I have not been able
to reply earlier as front affairs often keep me away from non-military matters.
I shall now answer point by point.
I was struck by the fact that both your message and particularly Kerr's statement bristle with threats against the Soviet Union. I should like to call your attention to this circumstance because threats as a method are not only out of place in relations between Allies, but also harmful, for they may lead to opposite results.
The Soviet Union's efforts to uphold and implement the Curzon Line are referred to in
one of your messages as a policy of force. This implies that you are now trying to describe the Curzon Line as unlawful and the struggle for it as unjust. I totally disagree with you. I must point out that at Tehran you the President and myself were agreed that the Curzon Line was lawful.
At that time you considered the Soviet Government's stand on the issue quite correct, and said it would be crazy for representatives of the Polish emigre Government to reject the Curzon Line. But now you maintain something to the contrary.
Does this mean that you no longer recognise what we agreed on in Tehran and are ready to violate the Tehran agreement? I have no doubt that had you persevered in your Tehran stand the conflict with the Polish emigre Government could have been settled. As for me and the Soviet Government, we still adhere to the Tehran standpoint, and we have no intention of going back on it, for we believe implementation of the Curzon Line to be evidence, not of a policy of force, but of a policy of re-establishing the Soviet Union's legitimate right to those territories, which even Curzon and the Supreme Council of the Allied Powers recognised as non-Polish in 1919.
You say in your message of March 7 that the problem of the Soviet-Polish frontier will have to be put off till the armistice conference is convened. I think there is a misunderstanding here. The Soviet Union is not waging nor does it intend to wage war against Poland. It has no conflict with the Polish people and considers itself an ally of Poland and the Polish people. That is why it is shedding its blood to free Poland from German oppression. It would be strange, therefore, to speak of an armistice between the U.S.S.R. and Poland. But the Soviet Union is in conflict with the Polish emigre Government, which does not represent the interests of the Polish people or express their aspirations. It would be stranger still to identify Poland with the Polish emigre Government in London, a government isolated from Poland. I even find it hard to tell the difference between Poland's emigre Government and the Yugoslav emigre Government, which is akin to it, or between certain generals of the Polish emigre Government and the Serb General Mihajlović.
In your message of March 21 you tell me of your intention to make a statement in the House of Commons to the effect that all territorial questions must await the armistice or peace conferences of the victorious Powers and that in the meantime you cannot recognise any forcible
transferences
of territory. As I see it you make the Soviet Union appear as being hostile to Poland, and virtually deny the liberation nature of the war waged by the Soviet Union against German aggression. That is tantamount to attributing to the Soviet Union something which is non-existent, and, thereby, discrediting it. I have no doubt that the peoples of the Soviet Union and world public opinion will evaluate your statement as a gratuitous insult to the Soviet Union.
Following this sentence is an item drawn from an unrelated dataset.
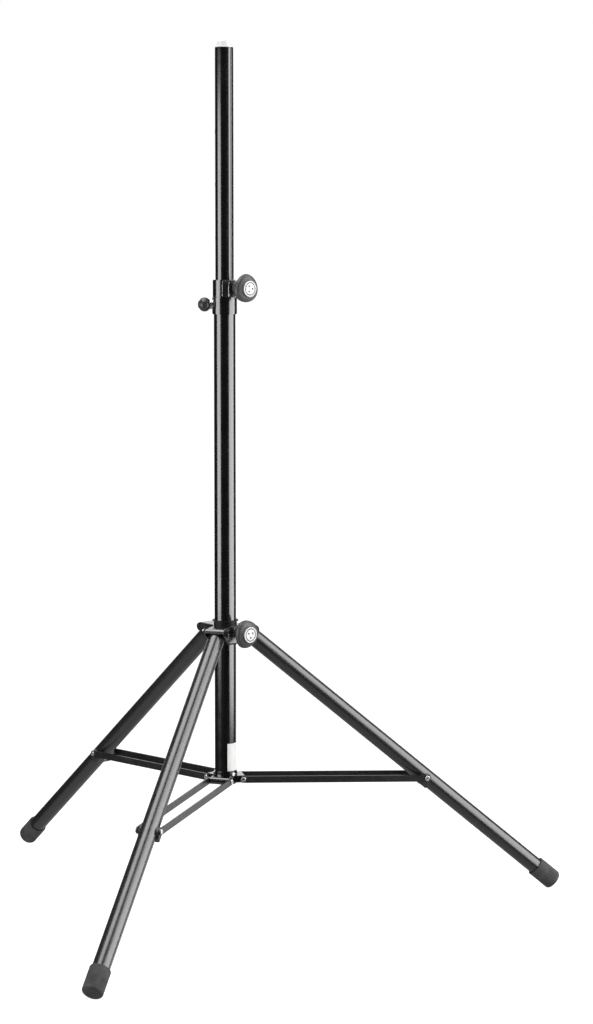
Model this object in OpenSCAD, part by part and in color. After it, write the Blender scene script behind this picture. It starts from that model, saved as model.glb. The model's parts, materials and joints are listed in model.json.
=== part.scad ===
// Tripod speaker stand: a telescopic mast on three folding legs.
// Origin: the mast's axis at the floor. +Z is up and the front leg points along -Y.
// Azimuths are counted from the front leg, towards +X.

/* [Mast] */
// Outer diameter of the fixed lower tube
mast_d = 41; // [40:0.5:42]
// Wall of the lower tube
mast_wall = 1.75; // [1.5:0.05:1.9]
// Height of the lower tube's bottom end above the floor
mast_bottom = 240; // [236:1:244]
// Height of the mouth of the clamp collar, where the pole comes out
collar_top = 1201; // [1150:1:1250]

/* [Pole] */
// Outer diameter of the pole that carries the speaker
pole_d = 35; // [35:0.1:35]
// Wall of the pole
pole_wall = 2; // [1.5:0.1:2.5]
// Length of the pole
pole_length = 1060; // [1000:5:1080]
// Length of pole standing out of the collar
pole_out = 435; // [400:5:460]
// Distance between the locking holes
hole_pitch = 100; // [80:5:120]

/* [Tripod] */
// Angle of the open legs from the vertical
leg_angle = 49.9; // [48:0.1:51]
// Outer diameter of the leg tubes
leg_d = 32; // [30:0.5:32]
// Distance from the leg's pivot to the end of its foot
leg_reach = 803; // [790:1:810]
// Distance of the leg pivots from the mast's axis
leg_pivot_r = 41; // [41:0.5:43]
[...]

To be sure you are free to
make any statement you like in the House of Commons - that is your business. But should you make a statement of this nature I shall consider that you have committed an unjust and unfriendly act in relation to the Soviet Union.
In your message you express the hope that the break-down over the Polish question will not affect our cooperation in other spheres. As far as I am concerned, I have been, and still am, for cooperation. But I fear that the method of intimidation and defamation, if continued, will not benefit our cooperation.